--- WRITTEN EXERCISE ---
Answer with nothing but the number of lines that include the word "slide".

--- AVAILABLE DATA ---
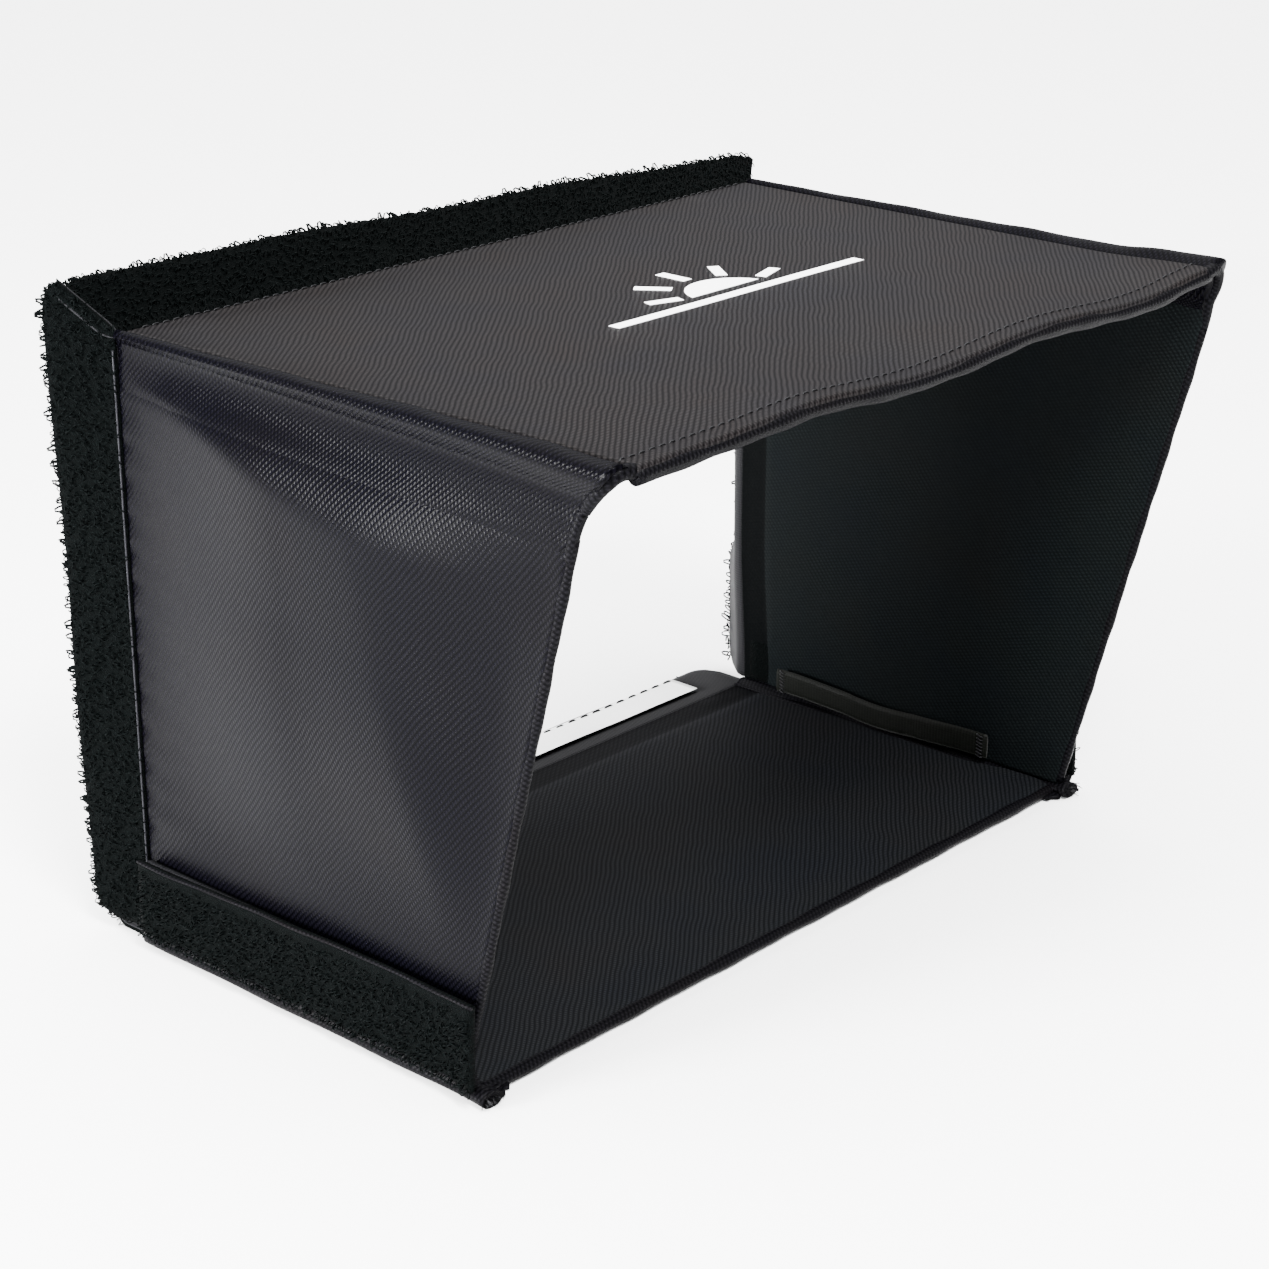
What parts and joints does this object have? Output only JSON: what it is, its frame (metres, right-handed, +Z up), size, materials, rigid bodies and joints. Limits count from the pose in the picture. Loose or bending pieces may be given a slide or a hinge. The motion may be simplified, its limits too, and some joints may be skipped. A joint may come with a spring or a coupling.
{
  "type": "folding screen sun hood",
  "caption": "Folding four-panel fabric sun-shade hood: open slanted front, rear hook-and-loop collar, side panels that fold in and peel-off side wings.",
  "frame": {"origin": "bottom centre of the whole hood's box, on the surface it stands on", "axes": "+X across the width, -Y out of the open front, +Y out of the rear collar, +Z up"},
  "size_m": [0.285, 0.204, 0.1925],
  "materials": {
    "cover_cloth": "black nylon twill with a soft sheen",
    "lining_cloth": "black woven nylon, matte",
    "stiffener_board": "grey board sealed in the panel",
    "loop_tape": "black brushed loop pile",
    "woven_backing": "smooth black woven tape",
    "hook_tape": "black moulded hooks",
    "liner_paper": "white silicone-coated release paper",
    "elastic_strap": "black ribbed webbing",
    "thread": "black polyester thread",
    "white_print": "white transfer print"
  },
  "bodies": {
    "base": {"bottom_cover": "cover_cloth", "bottom_stiffener": "stiffener_board", "bottom_lining": "lining_cloth", "bottom_flange_backing": "woven_backing", "bottom_flange_loop_tape": "loop_tape", "mount_hook_strip": "hook_tape", "release_liner": "liner_paper", "left_fold_roll": "cover_cloth", "right_fold_roll": "cover_cloth"},
    "canopy": {"top_cover": "cover_cloth", "top_stiffener": "stiffener_board", "top_lining": "lining_cloth", "left_corner_fold": "cover_cloth", "right_corner_fold": "cover_cloth", "top_flange_backing": "woven_backing", "top_flange_loop_tape": "loop_tape", "printed_symbol": "white_print"},
    "left_side": {"left_cover": "cover_cloth", "left_stiffener": "stiffener_board", "left_lining": "lining_cloth", "left_flange_backing": "woven_backing", "left_flange_loop_tape": "loop_tape", "left_foot_loop_strip": "loop_tape"},
    "right_side": {"right_cover": "cover_cloth", "right_stiffener": "stiffener_board", "right_lining": "lining_cloth", "right_flange_backing": "woven_backing", "right_flange_loop_tape": "loop_tape", "right_foot_loop_strip": "loop_tape", "inside_strap": "elastic_strap", "strap_bar_tacks": "thread"},
    "left_wing": {"left_wing_band": "loop_tape", "left_wing_hook_tape": "hook_tape"},
    "right_wing": {"right_wing_band": "loop_tape", "right_wing_hook_tape": "hook_tape"}
  },
  "joints": [
    {"name": "canopy_lift", "type": "slide", "parent": "base", "child": "canopy", "axis": [0, 0, 1], "range_m": [0, 0.15]},
    {"name": "left_side_fold", "type": "hinge", "parent": "canopy", "child": "left_side", "pos_m": [-0.1308, -0.011, 0.1806], "axis": [0, -1, 0], "range_deg": [0, 90]},
    {"name": "right_side_fold", "type": "hinge", "parent": "canopy", "child": "right_side", "pos_m": [0.1308, -0.011, 0.1806], "axis": [0, 1, 0], "range_deg": [0, 85]},
    {"name": "left_wing_peel", "type": "hinge", "parent": "base", "child": "left_wing", "pos_m": [-0.1392, 0.012, 0.0047], "axis": [0, -1, 0], "range_deg": [0, 90]},
    {"name": "right_wing_peel", "type": "hinge", "parent": "base", "child": "right_wing", "pos_m": [0.1392, 0.012, 0.0047], "axis": [0, 1, 0], "range_deg": [0, 90]}
  ]
}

--- TASK OUTPUT ---
2